* _SET PROBLEM_:
Set down the lines from the one containing "The OpenSCAD and" to the one containing "self.mount(border, Slot.OUTER_GLASS)", both lines included, exactly as they stand and with no other lines.

* _DATA ROWS_:
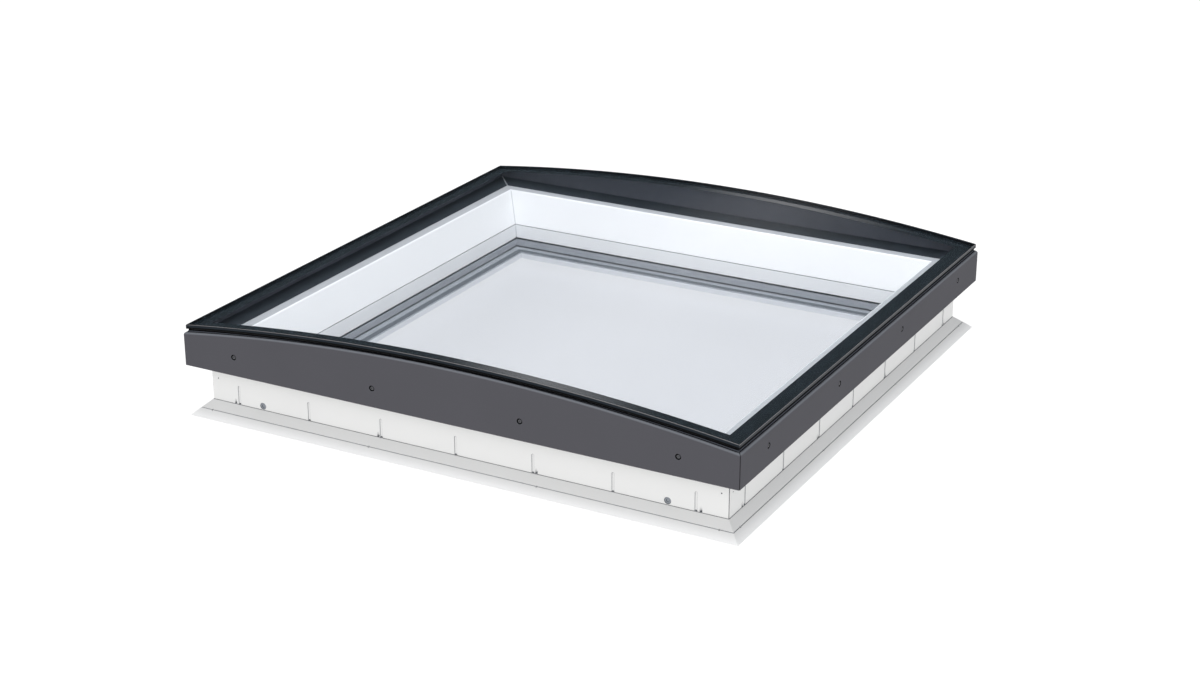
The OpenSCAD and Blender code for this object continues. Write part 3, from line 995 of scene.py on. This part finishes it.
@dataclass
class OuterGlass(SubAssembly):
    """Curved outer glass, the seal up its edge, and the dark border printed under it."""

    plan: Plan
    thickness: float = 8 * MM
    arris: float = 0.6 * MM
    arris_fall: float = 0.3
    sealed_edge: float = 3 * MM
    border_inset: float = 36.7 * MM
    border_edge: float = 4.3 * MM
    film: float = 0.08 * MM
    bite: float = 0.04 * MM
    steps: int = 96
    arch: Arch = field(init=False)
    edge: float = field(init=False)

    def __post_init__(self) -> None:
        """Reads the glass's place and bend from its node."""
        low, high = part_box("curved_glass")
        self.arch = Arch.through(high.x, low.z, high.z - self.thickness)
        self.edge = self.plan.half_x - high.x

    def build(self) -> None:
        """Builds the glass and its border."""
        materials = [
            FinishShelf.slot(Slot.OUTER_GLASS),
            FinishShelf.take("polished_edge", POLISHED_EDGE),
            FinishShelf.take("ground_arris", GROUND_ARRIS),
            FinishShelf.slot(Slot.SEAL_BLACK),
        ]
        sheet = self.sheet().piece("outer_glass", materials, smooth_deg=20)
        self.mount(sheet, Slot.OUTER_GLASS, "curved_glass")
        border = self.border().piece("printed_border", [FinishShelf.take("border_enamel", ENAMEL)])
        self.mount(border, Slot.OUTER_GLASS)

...

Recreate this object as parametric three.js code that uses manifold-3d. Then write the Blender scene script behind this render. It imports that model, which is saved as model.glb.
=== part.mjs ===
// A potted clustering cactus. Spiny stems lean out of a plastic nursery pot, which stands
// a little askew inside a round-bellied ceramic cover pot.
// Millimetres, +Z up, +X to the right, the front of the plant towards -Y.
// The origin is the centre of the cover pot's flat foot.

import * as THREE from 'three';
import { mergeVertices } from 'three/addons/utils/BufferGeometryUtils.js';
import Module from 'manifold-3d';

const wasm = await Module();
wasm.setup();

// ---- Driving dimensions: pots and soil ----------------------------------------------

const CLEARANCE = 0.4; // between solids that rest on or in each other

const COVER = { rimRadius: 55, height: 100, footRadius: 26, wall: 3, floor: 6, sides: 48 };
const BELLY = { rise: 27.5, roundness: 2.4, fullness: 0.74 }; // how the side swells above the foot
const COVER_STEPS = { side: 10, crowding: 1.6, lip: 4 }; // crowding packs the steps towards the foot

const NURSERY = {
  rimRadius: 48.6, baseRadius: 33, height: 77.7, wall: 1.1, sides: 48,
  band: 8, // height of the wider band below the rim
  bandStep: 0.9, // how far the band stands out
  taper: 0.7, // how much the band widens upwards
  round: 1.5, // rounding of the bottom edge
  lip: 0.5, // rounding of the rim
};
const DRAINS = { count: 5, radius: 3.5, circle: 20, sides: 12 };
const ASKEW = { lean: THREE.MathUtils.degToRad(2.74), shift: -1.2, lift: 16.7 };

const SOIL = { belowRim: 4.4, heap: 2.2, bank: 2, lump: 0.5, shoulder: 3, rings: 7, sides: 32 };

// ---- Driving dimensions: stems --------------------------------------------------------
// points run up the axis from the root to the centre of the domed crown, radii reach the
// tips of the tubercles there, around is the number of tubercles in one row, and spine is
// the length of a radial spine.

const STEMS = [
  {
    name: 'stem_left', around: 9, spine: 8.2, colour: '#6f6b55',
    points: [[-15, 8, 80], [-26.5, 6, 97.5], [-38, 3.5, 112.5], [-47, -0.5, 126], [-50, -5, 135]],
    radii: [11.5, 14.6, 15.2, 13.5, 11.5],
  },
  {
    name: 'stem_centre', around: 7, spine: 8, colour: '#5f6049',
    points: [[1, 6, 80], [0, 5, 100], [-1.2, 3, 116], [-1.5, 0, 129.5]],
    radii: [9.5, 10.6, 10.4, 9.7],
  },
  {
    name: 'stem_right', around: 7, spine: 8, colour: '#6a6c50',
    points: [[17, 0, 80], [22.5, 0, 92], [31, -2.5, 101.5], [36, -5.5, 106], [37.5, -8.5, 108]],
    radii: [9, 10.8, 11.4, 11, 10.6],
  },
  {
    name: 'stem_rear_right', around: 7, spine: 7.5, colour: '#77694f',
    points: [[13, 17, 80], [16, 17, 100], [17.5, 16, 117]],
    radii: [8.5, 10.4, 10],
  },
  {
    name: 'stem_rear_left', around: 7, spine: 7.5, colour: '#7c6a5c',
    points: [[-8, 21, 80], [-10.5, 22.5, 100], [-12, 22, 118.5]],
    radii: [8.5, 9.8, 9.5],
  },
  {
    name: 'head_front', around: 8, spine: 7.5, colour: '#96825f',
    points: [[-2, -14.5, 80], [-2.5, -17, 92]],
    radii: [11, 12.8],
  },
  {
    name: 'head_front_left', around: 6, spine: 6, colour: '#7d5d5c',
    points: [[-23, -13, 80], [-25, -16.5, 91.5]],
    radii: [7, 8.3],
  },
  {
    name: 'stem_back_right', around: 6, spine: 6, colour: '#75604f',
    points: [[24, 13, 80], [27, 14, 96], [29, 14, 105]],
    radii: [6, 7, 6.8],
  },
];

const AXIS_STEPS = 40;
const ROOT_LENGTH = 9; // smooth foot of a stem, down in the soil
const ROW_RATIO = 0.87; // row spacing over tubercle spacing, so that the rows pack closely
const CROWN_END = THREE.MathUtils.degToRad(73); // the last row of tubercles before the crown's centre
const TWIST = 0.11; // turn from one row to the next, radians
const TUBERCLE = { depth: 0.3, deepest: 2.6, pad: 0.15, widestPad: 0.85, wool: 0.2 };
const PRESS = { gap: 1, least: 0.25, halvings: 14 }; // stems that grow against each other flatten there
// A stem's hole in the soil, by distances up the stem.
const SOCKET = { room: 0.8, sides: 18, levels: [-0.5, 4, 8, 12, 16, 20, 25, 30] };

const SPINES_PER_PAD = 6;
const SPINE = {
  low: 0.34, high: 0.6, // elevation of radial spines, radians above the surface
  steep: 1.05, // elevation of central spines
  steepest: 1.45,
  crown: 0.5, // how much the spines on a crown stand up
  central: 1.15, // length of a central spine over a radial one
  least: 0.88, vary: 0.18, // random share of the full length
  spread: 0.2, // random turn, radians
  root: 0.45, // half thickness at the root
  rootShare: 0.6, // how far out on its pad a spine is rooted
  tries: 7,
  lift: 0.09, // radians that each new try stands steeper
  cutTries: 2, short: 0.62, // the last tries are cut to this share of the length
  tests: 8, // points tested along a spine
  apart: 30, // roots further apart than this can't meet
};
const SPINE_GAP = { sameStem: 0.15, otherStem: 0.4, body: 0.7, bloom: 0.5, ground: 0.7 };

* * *

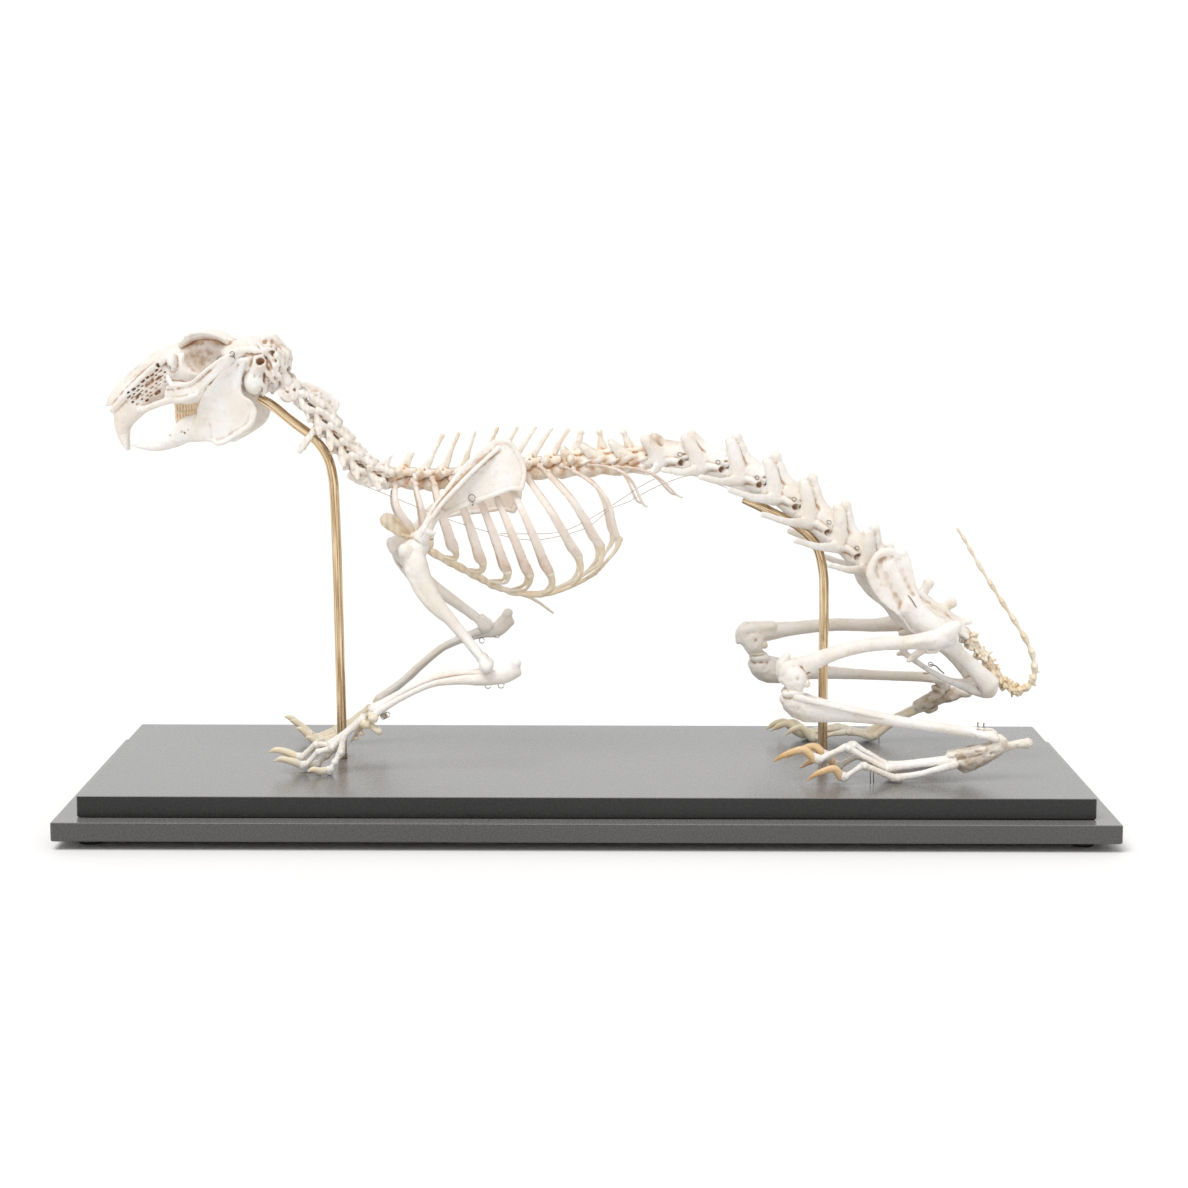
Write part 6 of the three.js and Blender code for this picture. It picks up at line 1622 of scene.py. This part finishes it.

* _RESULT OF THE EXERCISE_:
The OpenSCAD and Blender code for this object continues. Write part 3, from line 995 of scene.py on. This part finishes it.
@dataclass
class OuterGlass(SubAssembly):
    """Curved outer glass, the seal up its edge, and the dark border printed under it."""

    plan: Plan
    thickness: float = 8 * MM
    arris: float = 0.6 * MM
    arris_fall: float = 0.3
    sealed_edge: float = 3 * MM
    border_inset: float = 36.7 * MM
    border_edge: float = 4.3 * MM
    film: float = 0.08 * MM
    bite: float = 0.04 * MM
    steps: int = 96
    arch: Arch = field(init=False)
    edge: float = field(init=False)

    def __post_init__(self) -> None:
        """Reads the glass's place and bend from its node."""
        low, high = part_box("curved_glass")
        self.arch = Arch.through(high.x, low.z, high.z - self.thickness)
        self.edge = self.plan.half_x - high.x

    def build(self) -> None:
        """Builds the glass and its border."""
        materials = [
            FinishShelf.slot(Slot.OUTER_GLASS),
            FinishShelf.take("polished_edge", POLISHED_EDGE),
            FinishShelf.take("ground_arris", GROUND_ARRIS),
            FinishShelf.slot(Slot.SEAL_BLACK),
        ]
        sheet = self.sheet().piece("outer_glass", materials, smooth_deg=20)
        self.mount(sheet, Slot.OUTER_GLASS, "curved_glass")
        border = self.border().piece("printed_border", [FinishShelf.take("border_enamel", ENAMEL)])
        self.mount(border, Slot.OUTER_GLASS)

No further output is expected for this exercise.